With the full load of the JSON schema complete, you can use the Analyzer to explore the schema, create your first insight, and save the insight to a new dashboard.

To open the Analyzer from the schema, follow these steps:

  • In the Navigation bar, select Schema.
  • In the Schema Manager, in the List view, select the JSON schema.
  • In the Schema Designer, in the Action bar, select Explore Data.

For more information about how to use the Analyzer to create insights, see Analyzer and Visualizations.

Additional Considerations

Types of Incremental Load

You can enable Incremental Load for a JSON table data source. There are two types of incremental extracts:

Last Successful Extract Time

Fetch updates since the last time the tables were loaded. This is determined by the difference between the current time and the database timestamp.

Maximum Value of a Column

The column-based strategy depends on an extra column called "Incremental Column" in each table. The JSON connector supports both timestamp and numeric columns. A timestamp column is of the type date or timestamp. A numeric column is of the type int or long.

Note

Changing the incremental load strategy requires a full load to ensure data integrity.

Incremental Load Example

In this example, the invoices table must contain a column of the type Date or Timestamp in order to load the table incrementally with a last successful extract time strategy. In this case, the name of the date column is ModifiedDate and the format of the column is Timestamp.
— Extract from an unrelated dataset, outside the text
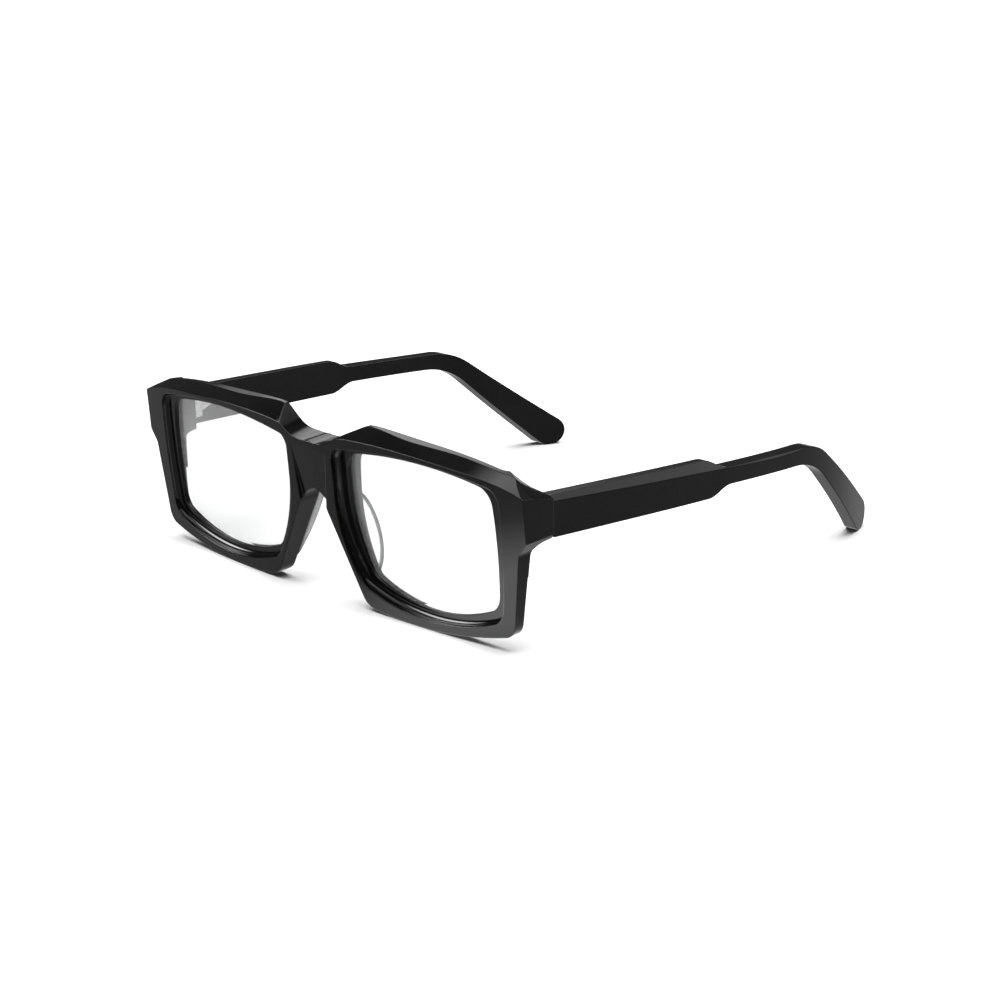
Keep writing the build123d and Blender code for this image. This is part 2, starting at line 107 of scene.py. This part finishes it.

Here are the data source property values for this example:

Incremental is enabled

Query contains SELECT * FROM invoices

Update Query contains SELECT * FROM invoices WHERE ModifiedDate > ?

Note

? is a variable in the update query that contains the last schema refresh date.

Incremental Field Type = Timestamp

Note

If running an update query for an incremental load, you are able to use the ? reference character. The ? character will be replaced with the last incremental reference to construct a valid query to the database. The ? reference character is not valid in a standard query.

Valid Query Types

When creating a query for the JSON connector, only SELECT statements are valid.